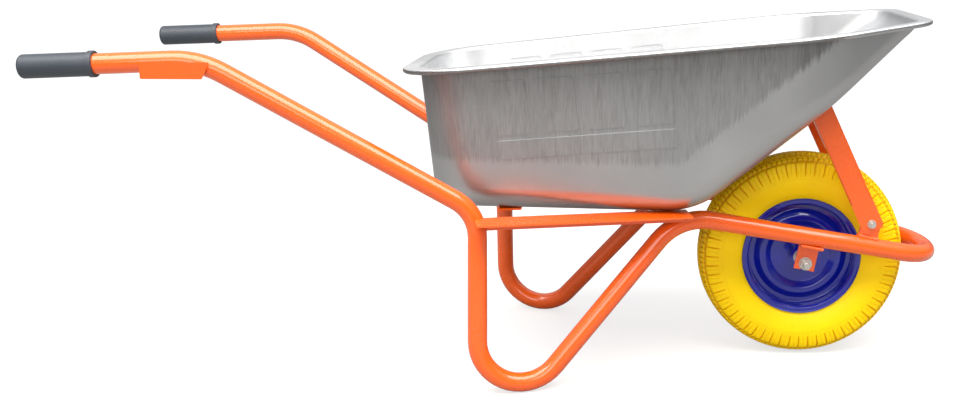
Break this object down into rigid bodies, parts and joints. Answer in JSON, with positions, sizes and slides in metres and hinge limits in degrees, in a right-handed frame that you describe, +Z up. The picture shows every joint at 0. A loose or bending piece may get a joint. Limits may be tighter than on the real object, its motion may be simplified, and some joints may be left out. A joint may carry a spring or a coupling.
{
  "type": "wheelbarrow",
  "caption": "Wheelbarrow: a pressed steel tray on a bent tube frame with handles, legs and a nose loop, folded struts, and a disc wheel with a solid tyre on ball bearings.",
  "frame": {"origin": "on the ground, midway along the barrow's length, on its plane of symmetry", "axes": "+X forwards to the wheel, +Y to the left of someone pushing it, +Z up"},
  "size_m": [1.564, 0.6114, 0.6503],
  "materials": {
    "orange_powder_coat": "gloss powder coat",
    "label_plate": "gloss paint",
    "grip_plastic": "soft satin plastic",
    "zinc_sheet": "galvanised sheet, satin",
    "zinc_fastener": "bright zinc plate",
    "bearing_steel": "ground steel",
    "blue_enamel": "gloss enamel",
    "yellow_tyre": "satin foamed polyurethane"
  },
  "bodies": {
    "barrow": {"frame_tube": "orange_powder_coat", "left_side_rail": "orange_powder_coat", "right_side_rail": "orange_powder_coat", "rear_cross_bar": "orange_powder_coat", "front_cross_bar": "orange_powder_coat", "strut_plate": "orange_powder_coat", "left_strut_tab": "orange_powder_coat", "right_strut_tab": "orange_powder_coat", "left_strut": "orange_powder_coat", "right_strut": "orange_powder_coat", "left_axle_bracket": "orange_powder_coat", "right_axle_bracket": "orange_powder_coat", "label_plate": "label_plate", "left_grip": "grip_plastic", "right_grip": "grip_plastic", "tray": "zinc_sheet", "axle": "zinc_fastener", "axle_spacers": "zinc_fastener", "axle_washers": "zinc_fastener", "axle_nuts": "zinc_fastener", "tray_bolts": "zinc_fastener", "tray_washers": "zinc_fastener", "tray_nuts": "zinc_fastener", "strut_bolts": "zinc_fastener", "strut_washers": "zinc_fastener", "strut_nuts": "zinc_fastener", "bearing_spacer": "zinc_fastener", "left_bearing_inner_ring": "bearing_steel", "right_bearing_inner_ring": "bearing_steel"},
    "wheel": {"left_bearing_outer_ring": "bearing_steel", "right_bearing_outer_ring": "bearing_steel", "left_bearing_balls": "bearing_steel", "right_bearing_balls": "bearing_steel", "hub_tube": "blue_enamel", "rim_barrel": "blue_enamel", "left_wheel_disc": "blue_enamel", "right_wheel_disc": "blue_enamel", "tyre": "yellow_tyre"}
  },
  "joints": [
    {"name": "wheel_spin", "type": "hinge", "parent": "barrow", "child": "wheel", "pos_m": [0.5243, 0, 0.196], "axis": [0, 1, 0], "continuous": true}
  ]
}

++++++++++

__Written task__
Reproduce the listing shown above in its entirety, exactly.

__Exercise solution__
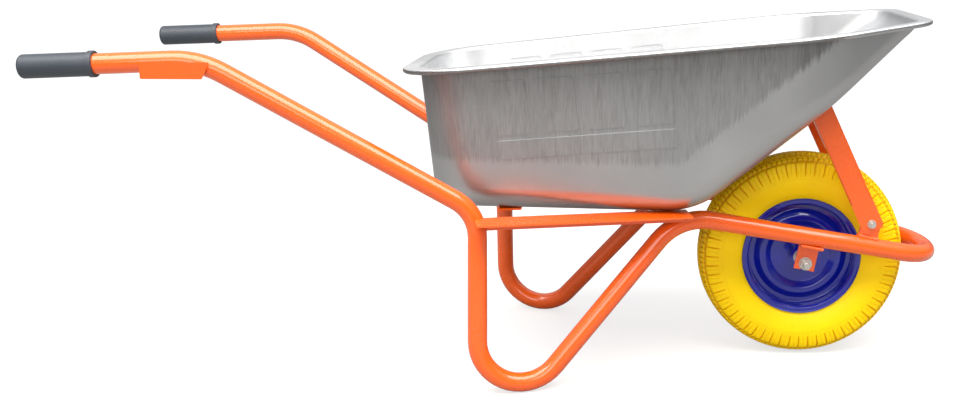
Break this object down into rigid bodies, parts and joints. Answer in JSON, with positions, sizes and slides in metres and hinge limits in degrees, in a right-handed frame that you describe, +Z up. The picture shows every joint at 0. A loose or bending piece may get a joint. Limits may be tighter than on the real object, its motion may be simplified, and some joints may be left out. A joint may carry a spring or a coupling.
{
  "type": "wheelbarrow",
  "caption": "Wheelbarrow: a pressed steel tray on a bent tube frame with handles, legs and a nose loop, folded struts, and a disc wheel with a solid tyre on ball bearings.",
  "frame": {"origin": "on the ground, midway along the barrow's length, on its plane of symmetry", "axes": "+X forwards to the wheel, +Y to the left of someone pushing it, +Z up"},
  "size_m": [1.564, 0.6114, 0.6503],
  "materials": {
    "orange_powder_coat": "gloss powder coat",
    "label_plate": "gloss paint",
    "grip_plastic": "soft satin plastic",
    "zinc_sheet": "galvanised sheet, satin",
    "zinc_fastener": "bright zinc plate",
    "bearing_steel": "ground steel",
    "blue_enamel": "gloss enamel",
    "yellow_tyre": "satin foamed polyurethane"
  },
  "bodies": {
    "barrow": {"frame_tube": "orange_powder_coat", "left_side_rail": "orange_powder_coat", "right_side_rail": "orange_powder_coat", "rear_cross_bar": "orange_powder_coat", "front_cross_bar": "orange_powder_coat", "strut_plate": "orange_powder_coat", "left_strut_tab": "orange_powder_coat", "right_strut_tab": "orange_powder_coat", "left_strut": "orange_powder_coat", "right_strut": "orange_powder_coat", "left_axle_bracket": "orange_powder_coat", "right_axle_bracket": "orange_powder_coat", "label_plate": "label_plate", "left_grip": "grip_plastic", "right_grip": "grip_plastic", "tray": "zinc_sheet", "axle": "zinc_fastener", "axle_spacers": "zinc_fastener", "axle_washers": "zinc_fastener", "axle_nuts": "zinc_fastener", "tray_bolts": "zinc_fastener", "tray_washers": "zinc_fastener", "tray_nuts": "zinc_fastener", "strut_bolts": "zinc_fastener", "strut_washers": "zinc_fastener", "strut_nuts": "zinc_fastener", "bearing_spacer": "zinc_fastener", "left_bearing_inner_ring": "bearing_steel", "right_bearing_inner_ring": "bearing_steel"},
    "wheel": {"left_bearing_outer_ring": "bearing_steel", "right_bearing_outer_ring": "bearing_steel", "left_bearing_balls": "bearing_steel", "right_bearing_balls": "bearing_steel", "hub_tube": "blue_enamel", "rim_barrel": "blue_enamel", "left_wheel_disc": "blue_enamel", "right_wheel_disc": "blue_enamel", "tyre": "yellow_tyre"}
  },
  "joints": [
    {"name": "wheel_spin", "type": "hinge", "parent": "barrow", "child": "wheel", "pos_m": [0.5243, 0, 0.196], "axis": [0, 1, 0], "continuous": true}
  ]
}